The psychometric properties of the Norwegian language version of the SUAS-S in a non-emergency psychiatric outpatient setting were found to be good, with internal consistency and test–retest reliability properties comparable to the original version. Likewise, the construct validity was found to be favourable. Of the five areas in the SUAS-S, the “suicidal thoughts and behaviour” subscale was significantly and strongly associated with the clinician’s global assessment of suicidality. The findings of a strong correlation between the SUAS-S and BSS-5 (0.66), and no significant difference between the ROCs for these two scales (Figure 2), suggests that the SUAS-S is able to identify suicidality equally well as the BSS-5. By indicating a cut-off-value of 29, a sensitivity of 80% and a specificity of 56% were attained (Table 3). In the context of clinical suicide assessment, these specificity and sensitivity levels may be regarded as adequate. That the SUAS-S scores were highly correlated with the BDI-scores in the overall sample and the subgroups, indicate that SUAS-S may have the benefit of tapping depression in addition to suicidality. It is important to note that whereas the BSS-5 is a short screening instrument, the SUAS-S taps several additional clinically important dimensions relevant to assessment and management of suicidal patients in a clinical context. The SUAS-S seems also, as evident from Figure 1, to be sensitive to lower symptom levels which may well be of value when monitoring the clinical course with repeated measurements to evaluate treatment response and detect signs of relapse.
The limited number of patients excluded the possibility to study the SUAS-S properties in more narrow diagnostic subgroups. The selection criteria applied in this study with exclusion of on-going substance abuse and psychotic disorders limits the external validity of findings to non-psychotic and non-abusing patients in non-emergency psychiatric evaluation settings.
The Norwegian language version of the SUAS-S was found to possess psychometric properties equal to the original version and seems to be a valid and reliable instrument in the assessment of suicide risk and depression among patients in the mental health care system.

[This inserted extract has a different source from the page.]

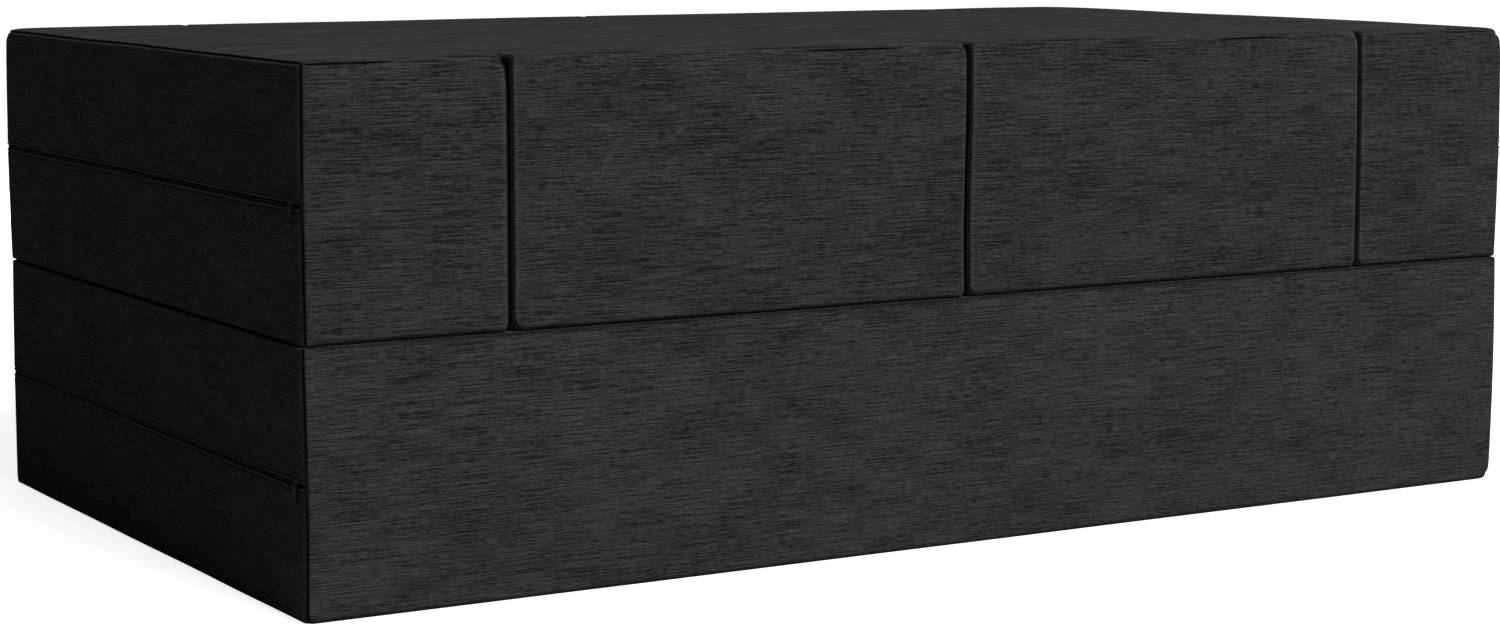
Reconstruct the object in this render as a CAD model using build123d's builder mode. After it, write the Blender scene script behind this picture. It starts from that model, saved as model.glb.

The SUAS-S also has the advantage of open access with no copyright costs.
All authors declare that they have no conflicts of interest.
BOK and LM designed the study. BOK collected the data and LMD performed the statistical analyses and contributed to the writing of the manuscript. BOK, LM, LSM and FAW wrote the manuscript and all authors approved the final version.
B.O.Koldsland MD is a senior psychiatrist at Vestre Viken Health Trust, Ringerike Hospital psychiatric outpatient clinic, and affiliated with the National Centre for Suicide Research and Prevention, University of Oslo. L. Mehlum MD PhD is a professor and head of the National Centre for Suicide Research and Prevention, Institute of Clinical Medicine, University of Oslo. L.S. Mellesdal RN MSc is a research fellow in the Psychiatric Division of Haukeland University Hospital, Bergen. F. A. Walby MA is a researcher at the National Centre for Suicide Research and Prevention, Institute of Clinical Medicine, University of Oslo and chief psychologist in the Department of Psychiatry, Diakonhjemmet Hospital, Oslo. L.M. Diep MSc is a statistician at Oslo University Hospital, the National Centre for Suicidal Research and Prevention at University of Oslo, and the Institute for Community Medicine at University of Oslo, Norway.
We would like to acknowledge the substantial efforts of Egil Haga, who established the database for research data, and Ellen Bjerkan and Camilla Sivesind Mehlum, who performed the data entry for this study. We are also grateful to the Ringerike Hospital Psychiatric Outpatients Clinic, for kindly allowing us to recruit patients for the study, and the Ringerike Hospital Research Department, for funding this research.